- The request: Starting with the first line and ending with the line that holds "return body", repeat the material exactly.

·····

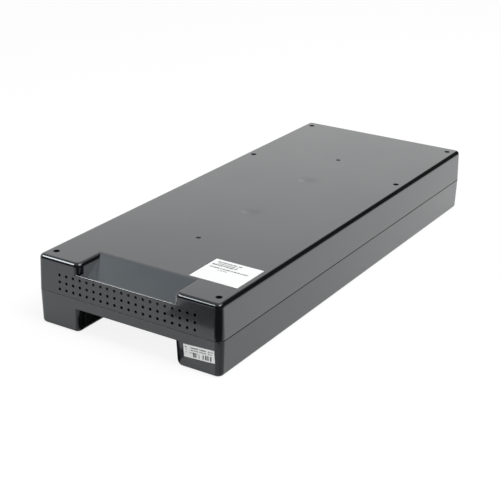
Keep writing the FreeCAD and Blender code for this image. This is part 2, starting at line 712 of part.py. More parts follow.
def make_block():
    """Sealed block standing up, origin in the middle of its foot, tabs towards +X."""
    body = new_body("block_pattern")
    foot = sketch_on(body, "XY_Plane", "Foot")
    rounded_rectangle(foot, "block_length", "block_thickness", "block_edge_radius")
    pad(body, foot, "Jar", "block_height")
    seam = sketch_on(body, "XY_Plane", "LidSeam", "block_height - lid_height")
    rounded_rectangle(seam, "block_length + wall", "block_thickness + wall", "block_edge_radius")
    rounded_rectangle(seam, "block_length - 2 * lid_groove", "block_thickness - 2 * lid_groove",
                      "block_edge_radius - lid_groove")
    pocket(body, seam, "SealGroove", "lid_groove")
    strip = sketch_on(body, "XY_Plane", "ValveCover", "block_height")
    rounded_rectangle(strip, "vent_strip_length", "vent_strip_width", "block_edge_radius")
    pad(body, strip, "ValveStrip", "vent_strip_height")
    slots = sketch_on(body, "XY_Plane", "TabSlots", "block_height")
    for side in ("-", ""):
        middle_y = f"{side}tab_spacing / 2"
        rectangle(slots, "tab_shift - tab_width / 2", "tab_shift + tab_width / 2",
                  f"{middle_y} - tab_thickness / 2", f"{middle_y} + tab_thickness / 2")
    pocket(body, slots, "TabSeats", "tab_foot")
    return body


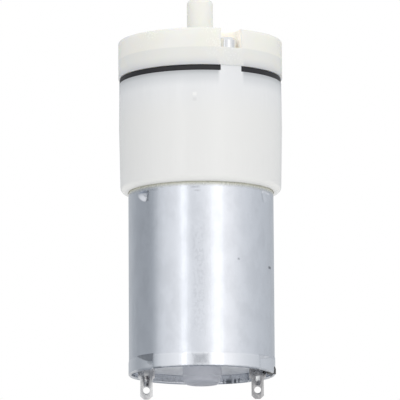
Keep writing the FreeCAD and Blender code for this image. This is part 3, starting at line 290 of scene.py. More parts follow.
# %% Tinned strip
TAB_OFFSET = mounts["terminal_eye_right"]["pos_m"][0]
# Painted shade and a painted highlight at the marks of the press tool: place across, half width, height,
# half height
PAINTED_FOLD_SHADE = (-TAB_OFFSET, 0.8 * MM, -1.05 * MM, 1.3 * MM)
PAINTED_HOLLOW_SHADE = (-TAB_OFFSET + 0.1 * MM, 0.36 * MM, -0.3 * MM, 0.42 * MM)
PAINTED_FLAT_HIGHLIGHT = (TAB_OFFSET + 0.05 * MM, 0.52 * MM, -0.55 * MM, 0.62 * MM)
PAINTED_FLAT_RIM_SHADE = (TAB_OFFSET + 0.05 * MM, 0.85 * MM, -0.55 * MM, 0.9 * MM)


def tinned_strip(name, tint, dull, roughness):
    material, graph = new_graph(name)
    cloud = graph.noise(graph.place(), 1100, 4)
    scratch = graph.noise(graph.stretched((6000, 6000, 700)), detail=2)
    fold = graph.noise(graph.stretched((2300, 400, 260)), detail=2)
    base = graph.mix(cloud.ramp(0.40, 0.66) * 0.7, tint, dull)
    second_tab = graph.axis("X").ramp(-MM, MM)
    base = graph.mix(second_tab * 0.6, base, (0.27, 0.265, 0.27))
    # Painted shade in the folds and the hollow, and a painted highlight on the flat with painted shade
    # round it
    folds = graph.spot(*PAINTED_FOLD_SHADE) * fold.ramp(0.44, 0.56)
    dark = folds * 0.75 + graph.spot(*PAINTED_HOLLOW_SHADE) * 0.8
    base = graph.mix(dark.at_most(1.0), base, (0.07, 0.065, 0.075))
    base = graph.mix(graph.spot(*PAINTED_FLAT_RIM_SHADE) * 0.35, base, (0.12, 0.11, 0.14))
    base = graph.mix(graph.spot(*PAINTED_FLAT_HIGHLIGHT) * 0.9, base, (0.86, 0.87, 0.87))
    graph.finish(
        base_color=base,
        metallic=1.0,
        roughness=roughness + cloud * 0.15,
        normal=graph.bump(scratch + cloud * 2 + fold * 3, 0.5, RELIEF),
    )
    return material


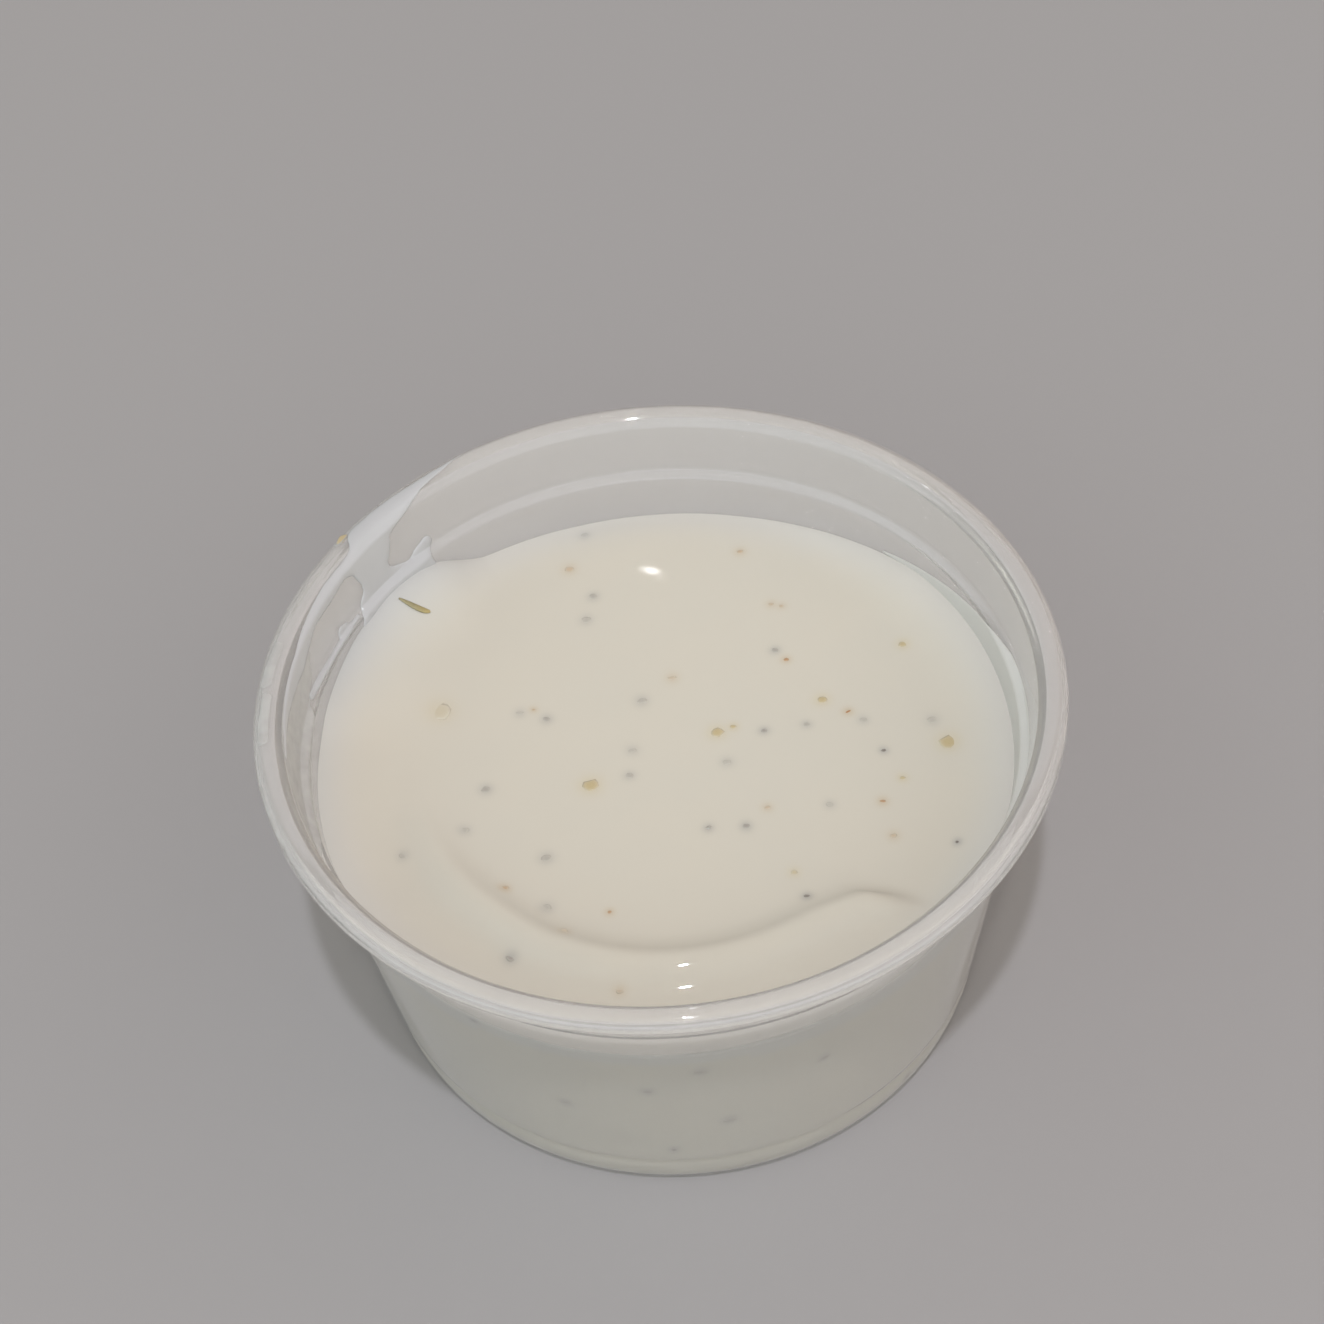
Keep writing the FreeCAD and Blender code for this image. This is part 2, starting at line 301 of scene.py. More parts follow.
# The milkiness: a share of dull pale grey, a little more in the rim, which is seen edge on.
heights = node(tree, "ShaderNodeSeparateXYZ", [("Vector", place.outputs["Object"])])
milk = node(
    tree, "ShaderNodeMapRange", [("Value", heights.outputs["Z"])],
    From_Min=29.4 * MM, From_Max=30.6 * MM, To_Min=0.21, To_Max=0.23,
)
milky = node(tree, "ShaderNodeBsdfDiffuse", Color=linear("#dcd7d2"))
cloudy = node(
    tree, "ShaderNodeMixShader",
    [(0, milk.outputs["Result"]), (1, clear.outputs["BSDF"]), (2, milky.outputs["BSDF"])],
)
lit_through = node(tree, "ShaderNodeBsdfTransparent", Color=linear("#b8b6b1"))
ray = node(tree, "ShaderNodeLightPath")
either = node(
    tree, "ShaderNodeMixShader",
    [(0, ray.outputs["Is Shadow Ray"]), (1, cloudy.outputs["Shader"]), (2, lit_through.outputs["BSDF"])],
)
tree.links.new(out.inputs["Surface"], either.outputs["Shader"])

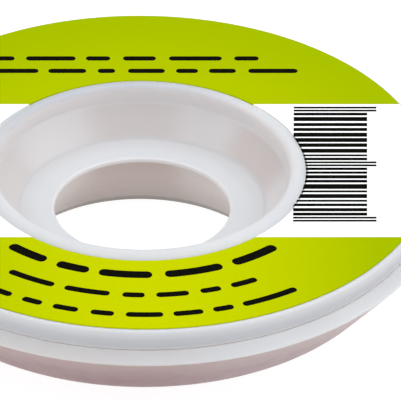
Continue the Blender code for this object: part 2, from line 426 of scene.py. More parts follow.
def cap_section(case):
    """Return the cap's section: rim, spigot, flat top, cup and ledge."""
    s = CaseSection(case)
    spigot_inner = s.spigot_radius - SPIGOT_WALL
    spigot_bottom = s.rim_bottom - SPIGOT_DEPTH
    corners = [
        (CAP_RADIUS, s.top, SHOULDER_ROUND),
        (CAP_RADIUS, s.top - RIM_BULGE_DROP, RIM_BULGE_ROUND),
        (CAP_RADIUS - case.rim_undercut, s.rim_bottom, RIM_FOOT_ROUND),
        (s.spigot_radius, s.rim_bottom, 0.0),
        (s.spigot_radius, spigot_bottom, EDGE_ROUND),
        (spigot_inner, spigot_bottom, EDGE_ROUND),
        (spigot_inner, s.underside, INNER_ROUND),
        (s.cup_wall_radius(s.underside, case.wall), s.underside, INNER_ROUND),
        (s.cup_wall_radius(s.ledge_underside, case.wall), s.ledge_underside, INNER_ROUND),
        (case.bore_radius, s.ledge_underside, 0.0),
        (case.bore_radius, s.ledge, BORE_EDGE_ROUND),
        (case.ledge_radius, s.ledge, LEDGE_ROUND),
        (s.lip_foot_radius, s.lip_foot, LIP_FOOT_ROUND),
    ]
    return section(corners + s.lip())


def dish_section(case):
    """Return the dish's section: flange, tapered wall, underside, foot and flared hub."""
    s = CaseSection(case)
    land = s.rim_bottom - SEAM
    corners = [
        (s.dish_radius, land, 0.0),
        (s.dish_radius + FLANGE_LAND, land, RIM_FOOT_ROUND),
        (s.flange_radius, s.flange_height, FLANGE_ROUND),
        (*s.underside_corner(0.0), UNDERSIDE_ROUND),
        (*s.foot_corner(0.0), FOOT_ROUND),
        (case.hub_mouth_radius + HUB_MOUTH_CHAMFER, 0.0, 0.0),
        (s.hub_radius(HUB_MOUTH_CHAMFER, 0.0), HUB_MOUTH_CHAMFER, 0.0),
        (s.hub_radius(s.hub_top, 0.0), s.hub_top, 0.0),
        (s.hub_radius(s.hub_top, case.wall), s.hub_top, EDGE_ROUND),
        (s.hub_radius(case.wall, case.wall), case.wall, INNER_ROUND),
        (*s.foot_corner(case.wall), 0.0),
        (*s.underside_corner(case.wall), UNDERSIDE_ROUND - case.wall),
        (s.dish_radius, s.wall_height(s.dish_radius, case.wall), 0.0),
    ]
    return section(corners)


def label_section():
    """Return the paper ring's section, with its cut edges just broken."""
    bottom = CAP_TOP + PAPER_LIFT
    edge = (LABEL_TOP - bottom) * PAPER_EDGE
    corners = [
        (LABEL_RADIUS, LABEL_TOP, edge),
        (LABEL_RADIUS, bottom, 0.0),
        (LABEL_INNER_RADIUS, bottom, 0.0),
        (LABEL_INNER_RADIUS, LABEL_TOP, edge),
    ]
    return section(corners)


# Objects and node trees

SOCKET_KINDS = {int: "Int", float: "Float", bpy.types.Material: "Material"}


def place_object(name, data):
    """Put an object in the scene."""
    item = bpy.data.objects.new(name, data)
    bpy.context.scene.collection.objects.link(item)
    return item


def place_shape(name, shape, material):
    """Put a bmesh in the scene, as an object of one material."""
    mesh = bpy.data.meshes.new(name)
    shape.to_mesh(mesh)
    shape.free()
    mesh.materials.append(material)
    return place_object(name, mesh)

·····

- Reply:
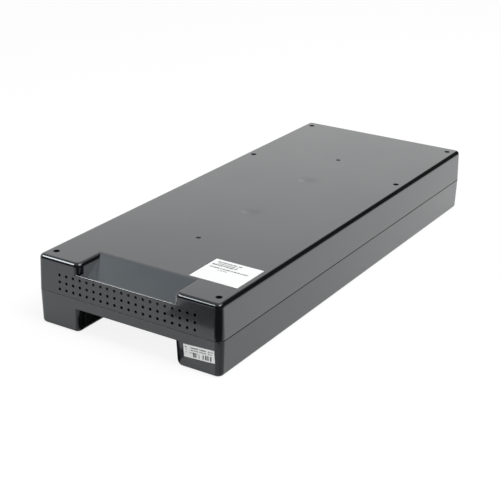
Keep writing the FreeCAD and Blender code for this image. This is part 2, starting at line 712 of part.py. More parts follow.
def make_block():
    """Sealed block standing up, origin in the middle of its foot, tabs towards +X."""
    body = new_body("block_pattern")
    foot = sketch_on(body, "XY_Plane", "Foot")
    rounded_rectangle(foot, "block_length", "block_thickness", "block_edge_radius")
    pad(body, foot, "Jar", "block_height")
    seam = sketch_on(body, "XY_Plane", "LidSeam", "block_height - lid_height")
    rounded_rectangle(seam, "block_length + wall", "block_thickness + wall", "block_edge_radius")
    rounded_rectangle(seam, "block_length - 2 * lid_groove", "block_thickness - 2 * lid_groove",
                      "block_edge_radius - lid_groove")
    pocket(body, seam, "SealGroove", "lid_groove")
    strip = sketch_on(body, "XY_Plane", "ValveCover", "block_height")
    rounded_rectangle(strip, "vent_strip_length", "vent_strip_width", "block_edge_radius")
    pad(body, strip, "ValveStrip", "vent_strip_height")
    slots = sketch_on(body, "XY_Plane", "TabSlots", "block_height")
    for side in ("-", ""):
        middle_y = f"{side}tab_spacing / 2"
        rectangle(slots, "tab_shift - tab_width / 2", "tab_shift + tab_width / 2",
                  f"{middle_y} - tab_thickness / 2", f"{middle_y} + tab_thickness / 2")
    pocket(body, slots, "TabSeats", "tab_foot")
    return body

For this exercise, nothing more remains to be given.